[BEGIN COLLECTED MATERIAL]

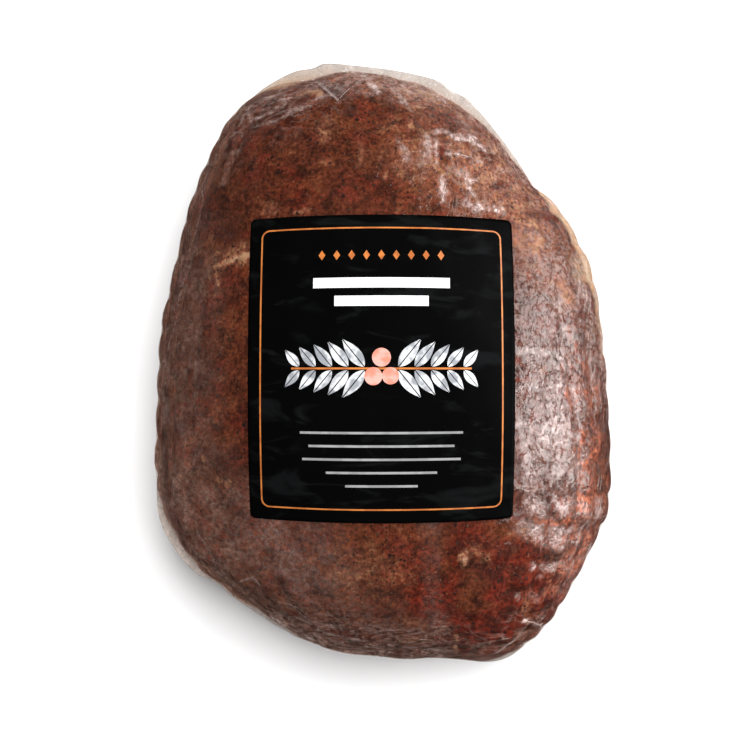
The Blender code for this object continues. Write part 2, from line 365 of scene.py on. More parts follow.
# Where the film lies slack, is pulled crosswise, is ruffled and is dull, in mm of the plan: middle, half
# sizes, turn in degrees and share
SLACK_PLACES = (
    ((-45, 122), (60, 20), 20, 1.0),
    ((30, 100), (70, 40), 0, 1.0),
)
CROSSWISE_PLACE = ((-45, 128), (60, 24), 20)
RUFFLED_PLACES = (
    ((-45, 122), (60, 20), 20, 0.4),
    ((45, 90), (45, 40), 0, 0.6),
)
DULL_PLACES = (
    ((58, 82), (50, 44), 30, 0.85),
    ((50, -112), (40, 34), 0, 0.8),
)
# Milk low on the sides, partly the film's own milk and partly painted light that brightens the left and
# lower rims: its share, the heights where it begins and is full from above, and from below
RIM_HAZE_AND_PAINTED_LIGHT = (
    (0.015, (112 * MM, 72 * MM), (30 * MM, 50 * MM)),
    (0.19, (100 * MM, 62 * MM), (34 * MM, 50 * MM)),
)

# Where the film is milky and where it is crumpled, in mm of the plan: middle, half sizes, turn and share. A
# share below 0 makes the film clearer. The milky places on the right flank are partly a painted reflection
# of the key light, and those on the left and low sides are partly painted light
HAZE_AND_PAINTED_LIGHT_PLACES = (
    ((-46, 124), (42, 12), 22, 0.04),
    ((10, 137), (46, 9), -8, 0.10),
    ((56, 98), (20, 42), 34, 0.06),
    ((20, 128), (40, 14), -10, 0.05),
    ((82, 2), (20, 62), 0, 0.15),
    ((80, -48), (18, 36), 0, 0.23),
    ((100, 30), (8, 60), 4, 0.10),
    ((90, -96), (14, 28), -25, 0.12),
    ((111, 6), (4, 56), 4, 0.26),
    ((-20, 112), (34, 16), 0, -0.06),
    ((-100, -10), (22, 110), 0, 0.13),
    ((58, -112), (40, 30), 0, -0.10),
    ((-70, -95), (50, 34), -35, 0.16),
    ((-28, -105), (14, 40), 0, 0.03),
    ((24, -108), (6, 46), 4, 0.09),
    ((0, -135), (80, 22), 0, 0.09),
)
CRUMPLE_PLACES = (
    ((-45, 125), (46, 15), 22, 0.5),
    ((46, 92), (30, 34), 20, 0.6),
    ((10, -138), (90, 16), -4, 0.8),
    ((-84, 88), (20, 32), -30, 0.15),
    ((70, -128), (34, 16), 40, 0.5),
)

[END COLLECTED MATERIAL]

YOUR GOAL: Take the listing above and write it out again exactly.

ANSWER TO THIS PROBLEM:
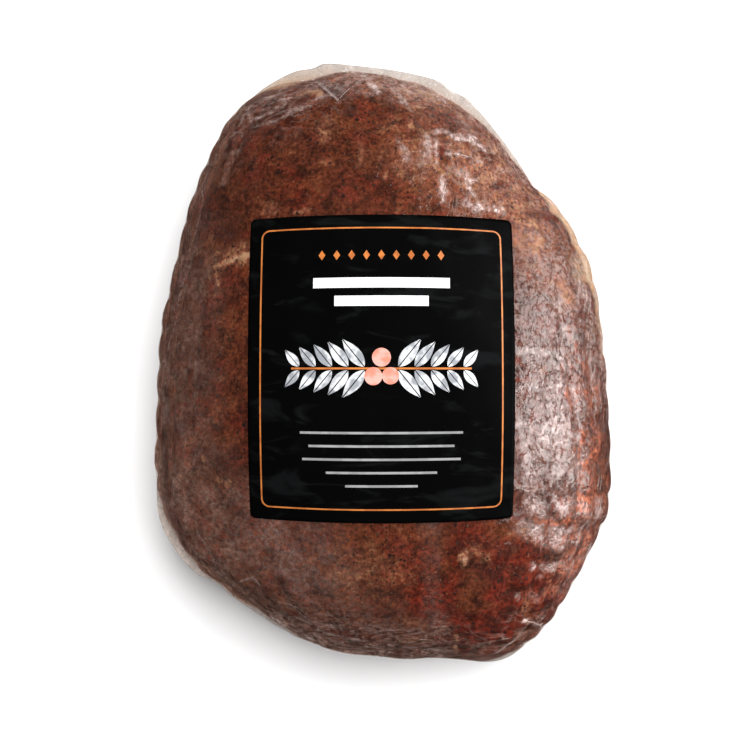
The Blender code for this object continues. Write part 2, from line 365 of scene.py on. More parts follow.
# Where the film lies slack, is pulled crosswise, is ruffled and is dull, in mm of the plan: middle, half
# sizes, turn in degrees and share
SLACK_PLACES = (
    ((-45, 122), (60, 20), 20, 1.0),
    ((30, 100), (70, 40), 0, 1.0),
)
CROSSWISE_PLACE = ((-45, 128), (60, 24), 20)
RUFFLED_PLACES = (
    ((-45, 122), (60, 20), 20, 0.4),
    ((45, 90), (45, 40), 0, 0.6),
)
DULL_PLACES = (
    ((58, 82), (50, 44), 30, 0.85),
    ((50, -112), (40, 34), 0, 0.8),
)
# Milk low on the sides, partly the film's own milk and partly painted light that brightens the left and
# lower rims: its share, the heights where it begins and is full from above, and from below
RIM_HAZE_AND_PAINTED_LIGHT = (
    (0.015, (112 * MM, 72 * MM), (30 * MM, 50 * MM)),
    (0.19, (100 * MM, 62 * MM), (34 * MM, 50 * MM)),
)

# Where the film is milky and where it is crumpled, in mm of the plan: middle, half sizes, turn and share. A
# share below 0 makes the film clearer. The milky places on the right flank are partly a painted reflection
# of the key light, and those on the left and low sides are partly painted light
HAZE_AND_PAINTED_LIGHT_PLACES = (
    ((-46, 124), (42, 12), 22, 0.04),
    ((10, 137), (46, 9), -8, 0.10),
    ((56, 98), (20, 42), 34, 0.06),
    ((20, 128), (40, 14), -10, 0.05),
    ((82, 2), (20, 62), 0, 0.15),
    ((80, -48), (18, 36), 0, 0.23),
    ((100, 30), (8, 60), 4, 0.10),
    ((90, -96), (14, 28), -25, 0.12),
    ((111, 6), (4, 56), 4, 0.26),
    ((-20, 112), (34, 16), 0, -0.06),
    ((-100, -10), (22, 110), 0, 0.13),
    ((58, -112), (40, 30), 0, -0.10),
    ((-70, -95), (50, 34), -35, 0.16),
    ((-28, -105), (14, 40), 0, 0.03),
    ((24, -108), (6, 46), 4, 0.09),
    ((0, -135), (80, 22), 0, 0.09),
)
CRUMPLE_PLACES = (
    ((-45, 125), (46, 15), 22, 0.5),
    ((46, 92), (30, 34), 20, 0.6),
    ((10, -138), (90, 16), -4, 0.8),
    ((-84, 88), (20, 32), -30, 0.15),
    ((70, -128), (34, 16), 40, 0.5),
)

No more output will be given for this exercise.